Whatever I’m feeling, it must show on my face, because Steffan is on his feet and across the space between us before I can process the first words that come out of my phone’s little speaker.
“Hello. It’s y
our—” And then my phone is ripped from my hand. Steffan’s darting away from me, clutching it, pressing the keys, and without knowing what I’m doing or why, I’m going after him. At least, I’m trying to – but Jared’s arms are around my waist, holding me back.
I can hear myself shouting. I can’t make it stop. I can’t make any of it stop. I can’t make Jared let go and I can’t stop screaming and I can’t stop Steffan from deleting my mother’s voice for ever.
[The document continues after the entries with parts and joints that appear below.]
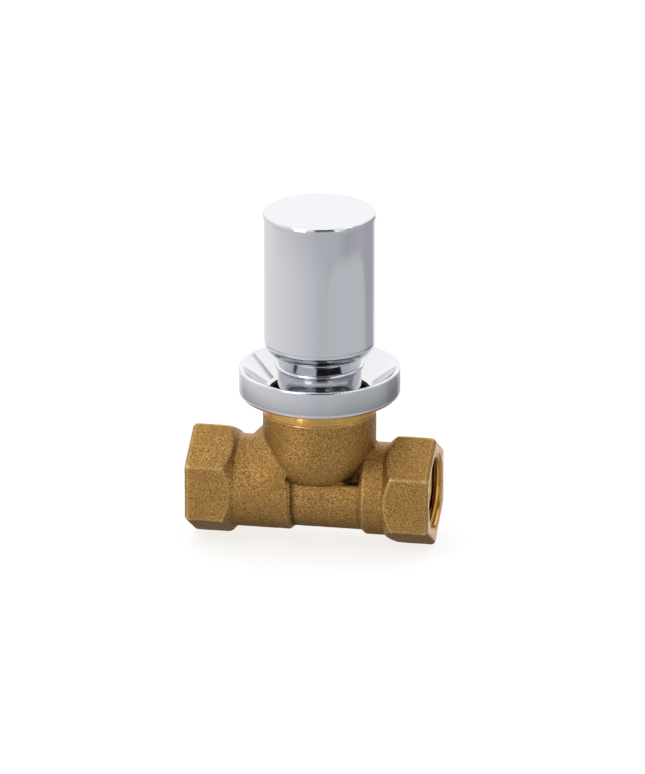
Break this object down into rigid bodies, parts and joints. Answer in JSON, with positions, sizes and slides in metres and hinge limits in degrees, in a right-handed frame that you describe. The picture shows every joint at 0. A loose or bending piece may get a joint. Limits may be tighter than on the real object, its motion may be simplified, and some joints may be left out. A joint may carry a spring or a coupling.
{
  "type": "concealed shut-off valve",
  "caption": "Concealed stop valve: brass body with a threaded hexagon at each end, screw-down headwork, chromed sleeve, wall rosette and cylindrical handle.",
  "frame": {"origin": "where the pipe axis and the spindle axis cross", "axes": "+X along the pipe towards the outlet, +Z along the spindle towards the handle's top"},
  "size_m": [0.0675, 0.044, 0.0944],
  "materials": {
    "forged_brass": "hot forged and blasted, fine grain",
    "turned_brass": "turned",
    "chrome_plate": "polished chrome plate on brass",
    "black_rubber": "moulded rubber",
    "white_acetal": "turned acetal",
    "stainless_steel": "stainless steel"
  },
  "bodies": {
    "valve": {"valve_body": "forged_brass", "headwork_housing": "turned_brass", "housing_gasket": "black_rubber", "extension_sleeve": "chrome_plate"},
    "handle": {"handle_shell": "chrome_plate", "guide_ring": "white_acetal", "handle_adapter": "turned_brass", "lock_washer": "stainless_steel", "adapter_screw": "stainless_steel", "grub_screw": "stainless_steel", "spindle": "turned_brass", "spindle_seal_lower": "black_rubber", "spindle_seal_upper": "black_rubber", "slip_ring": "white_acetal", "retaining_clip": "stainless_steel"},
    "closing_disc": {"disc_carrier": "turned_brass", "carrier_seal": "black_rubber", "seat_washer": "black_rubber", "washer_plate": "turned_brass", "washer_screw": "turned_brass"},
    "rosette": {"rosette": "chrome_plate"}
  },
  "joints": [
    {"name": "handle_turn", "type": "hinge", "parent": "valve", "child": "handle", "pos_m": [0, 0, 0], "axis": [0, 0, 1], "range_deg": [0, 1080]},
    {"name": "disc_lift", "type": "slide", "parent": "valve", "child": "closing_disc", "axis": [0, 0, 1], "range_m": [0, 0.0045]},
    {"name": "rosette_slide", "type": "slide", "parent": "valve", "child": "rosette", "axis": [0, 0, 1], "range_m": [0, 0.009]}
  ],
  "couplings": [
    {"joint": "handle_turn", "follows": "disc_lift", "rad_per_m": 4188.7}
  ]
}
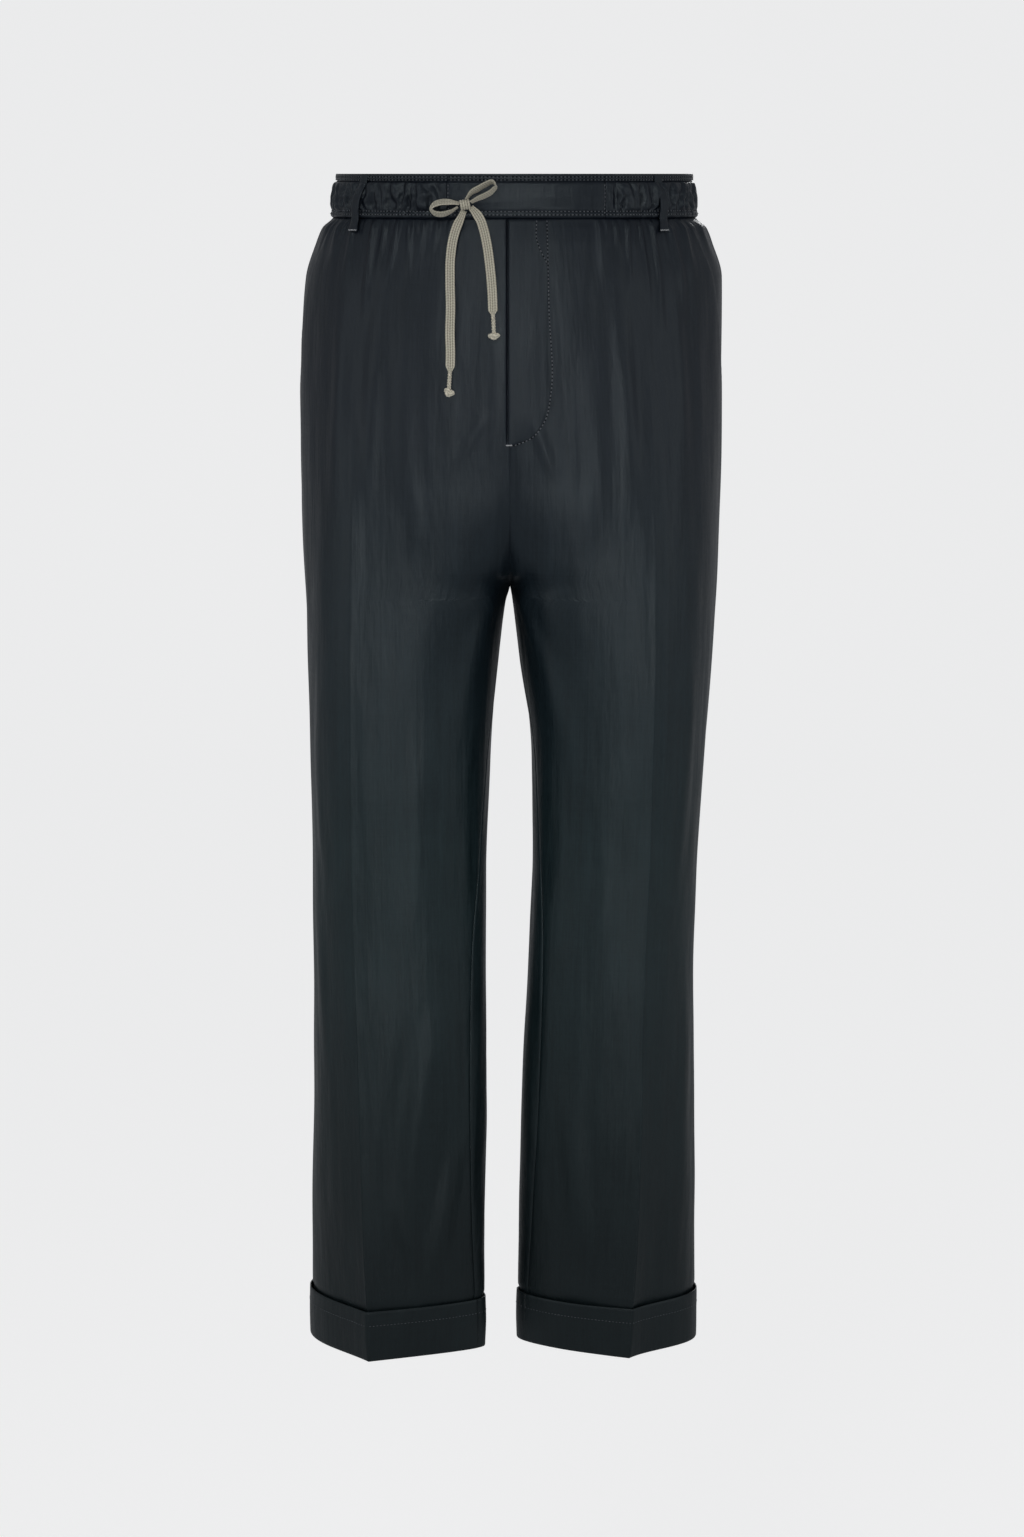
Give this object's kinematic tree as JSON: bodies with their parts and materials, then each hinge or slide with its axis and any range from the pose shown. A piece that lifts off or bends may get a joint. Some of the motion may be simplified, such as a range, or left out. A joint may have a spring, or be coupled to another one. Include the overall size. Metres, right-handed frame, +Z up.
{
  "type": "drawstring trousers",
  "caption": "Long straight trousers, hollow and filled out as if worn, with a gathered drawstring waist, fly, pressed creases and turned-up hems.",
  "frame": {"origin": "middle of the waist ring, on the centre seam's plane, halfway up the waistband", "axes": "+Z up, the front faces -Y, +X towards the wearer's left"},
  "size_m": [0.3767, 0.2708, 1.065],
  "materials": {
    "cloth": "fine plain weave with a soft satin sheen",
    "waistband": "the same cloth, gathered over elastic",
    "trim": "the same cloth, folded and stitched",
    "braid": "matt ribbed flat braid"
  },
  "bodies": {
    "root": {"front_right": "cloth", "front_left": "cloth", "back_right": "cloth", "back_left": "cloth", "waistband_front": "waistband", "waistband_elastic_right": "waistband", "waistband_elastic_left": "waistband", "fly_lap": "trim", "belt_loop_front_right": "trim", "belt_loop_front_left": "trim", "belt_loop_back_right": "trim", "belt_loop_back_left": "trim", "belt_loop_back_centre": "trim", "cuff_right": "trim", "cuff_left": "trim", "drawstring_knot": "braid", "drawstring_loop_right": "braid", "drawstring_loop_left": "braid", "drawstring_tail_right": "braid", "drawstring_tail_left": "braid", "drawstring_tip_right": "braid", "drawstring_tip_left": "braid", "drawstring_end_knot_right": "braid", "drawstring_end_knot_left": "braid"}
  },
  "joints": []
}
Jared’s grip is strong, and it’s only when he releases me that I can move. Steffan is already holding my phone out to me apologetically. I ignore it, and slap him across the cheek as hard as I can. It hurts my palm; but it’s a different kind of pain to when I hit Becca (who am I? I never used to be this, to do this; to lash out like a feral cat). The slap hurts Steffan’s cheek more than it hurts me though; already I can see a shocking imprint of my fingers spreading across one side of his face, as though I’d dipped my hand into red ink and painted the image onto him. He drops my phone and I snatch it up before he can reach for it, clutching it to me like a newborn kitten. I try my voicemail and my hands are shaking so hard that I can barely hit the right key.
“You have no messages.”
How I hate Voicemail Robot Lady, and how I hate Steffan. The force of it surprises me as it washes over me, rushes through me.
“You had no right,” is all I can say.
He hasn’t moved.
“No right.” I sound like an echo of myself.
“I know.”
He isn’t even trying to apologize. He knows he can’t, that there’s nothing he can say that will make what he just did right. But I know there’s more coming. He opens another beer and he sits. And he talks.
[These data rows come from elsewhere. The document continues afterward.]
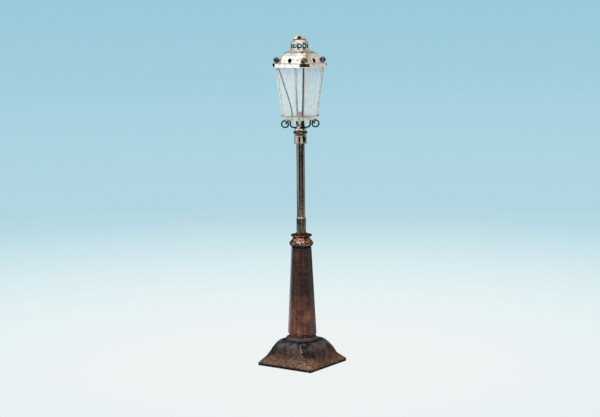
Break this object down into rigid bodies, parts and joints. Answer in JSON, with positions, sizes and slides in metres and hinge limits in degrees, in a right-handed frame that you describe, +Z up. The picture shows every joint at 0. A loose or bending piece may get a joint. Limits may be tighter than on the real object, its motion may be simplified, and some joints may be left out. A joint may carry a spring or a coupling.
{
  "type": "street lamp post",
  "caption": "Table-top street lamp: glazed tapering lantern with hinged vented roof on scroll brackets, slim post, turned capital, tapering octagonal pedestal and flared square foot.",
  "frame": {"origin": "centre of the foot's underside, on the surface that the lamp stands on", "axes": "+Z up along the post; -Y towards the front pane, +X towards the right pane; the square foot and lantern lie square to X and Y"},
  "size_m": [0.0584, 0.0584, 0.3],
  "materials": {
    "brown_paint": "worn, satin dark brown paint with copper showing at the edges",
    "copper": "tarnished copper plate",
    "dark_nickel": "aged, browned nickel plate",
    "nickel": "polished nickel plate with light tarnish",
    "steel": "plain steel",
    "iron": "rough casting",
    "glass": "clear, slightly dusty"
  },
  "bodies": {
    "lamp": {"foot_shell": "brown_paint", "plinth_ring": "brown_paint", "column_shaft": "brown_paint", "base_weight": "iron", "base_cover": "brown_paint", "tie_rod": "steel", "tie_washer": "steel", "tie_nut": "steel", "shaft_bush": "copper", "capital_lower": "copper", "capital_upper": "copper", "post_tube": "dark_nickel", "post_plug": "steel", "post_ferrule": "dark_nickel", "post_socket": "dark_nickel", "lantern_stem": "nickel", "collar_ring": "dark_nickel", "scroll_rivets": "nickel", "lantern_tray": "nickel", "candle_cup": "copper", "top_frame": "nickel", "glass_retainer": "steel", "hinge_leaf_lower": "nickel", "hinge_pin": "steel", "scroll_front_left": "dark_nickel", "corner_bar_front_left": "nickel", "corner_plate_front_left": "dark_nickel", "scroll_front_right": "dark_nickel", "corner_bar_front_right": "nickel", "corner_plate_front_right": "dark_nickel", "scroll_back_right": "dark_nickel", "corner_bar_back_right": "nickel", "corner_plate_back_right": "dark_nickel", "scroll_back_left": "dark_nickel", "corner_bar_back_left": "nickel", "corner_plate_back_left": "dark_nickel", "glass_front": "glass", "glass_right": "glass", "glass_back": "glass", "glass_left": "glass"},
    "roof": {"roof_shell": "nickel", "rosette_nuts": "steel", "hinge_leaf_upper": "nickel", "chimney_flange": "nickel", "vent_drum": "nickel", "drum_crown": "nickel", "chimney_cap": "nickel", "rosette_front_left": "dark_nickel", "rosette_front_right": "dark_nickel", "rosette_back_right": "dark_nickel", "rosette_back_left": "dark_nickel"}
  },
  "joints": [
    {"name": "roof_hinge", "type": "hinge", "parent": "lamp", "child": "roof", "pos_m": [0, 0.02105, 0.27445], "axis": [-1, 0, 0], "range_deg": [0, 100]}
  ]
}
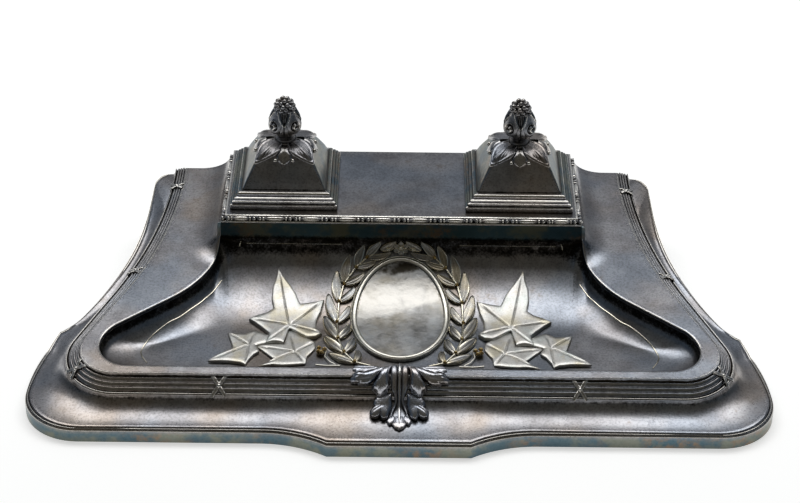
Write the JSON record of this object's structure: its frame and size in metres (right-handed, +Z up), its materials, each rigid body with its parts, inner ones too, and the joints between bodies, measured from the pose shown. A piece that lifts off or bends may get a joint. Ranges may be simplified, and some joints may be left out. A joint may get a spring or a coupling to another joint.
{
  "type": "desk inkstand",
  "caption": "Desk inkstand with a curved pen tray, hinged square lids with bud finials over glass ink wells, and an oval medallion.",
  "frame": {"origin": "on the table, under the centre of the body", "axes": "+X to the right, +Y to the rear, +Z up; the pen tray is at the front"},
  "size_m": [0.36, 0.2, 0.0993],
  "materials": {
    "plated_body": "oxidised silver plate, satin",
    "plated_ornament": "silver plate worn bright on the high places",
    "polished_plaque": "polished silver plate",
    "gilt": "worn gilding",
    "box_metal": "plain sheet",
    "nut_brass": "plain",
    "glass": "clear pressed glass",
    "board_wood": "plain board",
    "felt": "felt"
  },
  "bodies": {
    "stand": {"base_skirt": "plated_body", "reed_moulding": "plated_body", "border_plate": "plated_body", "pen_tray": "plated_body", "deck_plate": "plated_body", "bead_moulding": "plated_ornament", "back_plate": "plated_body", "ribbon_ties": "plated_ornament", "medallion_frame": "plated_ornament", "medallion_plaque": "polished_plaque", "wreath_left": "plated_ornament", "wreath_right": "plated_ornament", "wreath_rosette": "plated_ornament", "ivy_left": "plated_ornament", "ivy_right": "plated_ornament", "ivy_berries": "gilt", "clasp_leaf": "plated_ornament", "well_box_left": "box_metal", "well_box_right": "box_metal", "glass_well_left": "glass", "glass_well_right": "glass", "hinge_foot_left": "plated_body", "hinge_foot_right": "plated_body", "hinge_pin_left": "box_metal", "hinge_pin_right": "box_metal", "base_board": "board_wood", "base_felt": "felt"},
    "lid_left": {"lid_left": "plated_body", "calyx_left": "plated_ornament", "finial_left": "plated_ornament", "finial_nut_left": "nut_brass", "hinge_leaf_left": "plated_body"},
    "lid_right": {"lid_right": "plated_body", "calyx_right": "plated_ornament", "finial_right": "plated_ornament", "finial_nut_right": "nut_brass", "hinge_leaf_right": "plated_body"}
  },
  "joints": [
    {"name": "lid_left_hinge", "type": "hinge", "parent": "stand", "child": "lid_left", "pos_m": [-0.0602, 0.0975, 0.05], "axis": [-1, 0, 0], "range_deg": [0, 105]},
    {"name": "lid_right_hinge", "type": "hinge", "parent": "stand", "child": "lid_right", "pos_m": [0.0602, 0.0975, 0.05], "axis": [-1, 0, 0], "range_deg": [0, 105]}
  ]
}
“When Mum died, I saved the last couple of messages she’d left on my voicemail. It’s not like they were special or anything; one of them was her having a right go at me for being out late one night, and the other was her going mental because I’d not done…something. I listened to them every fricking night for three months, Lim, just to hear her voice. And you know what? The more I listened to them, the worse it got. Maybe because I knew that those were the last things I’d hear her say – ever – and maybe because in both of those stupid messages, she was disappointed. She’d left them because of what I’d done or not done or whatever. I’d let her down. Every time I listened to them, that’s all they reminded me of. Letting her down.” He sets the bottle down between his feet and lowers his head into his hands. I can see his fingers working themselves through his hair until he looks up again and he looks me straight in the eye. “You don’t want a disappointed voicemail to be the thing you remember.”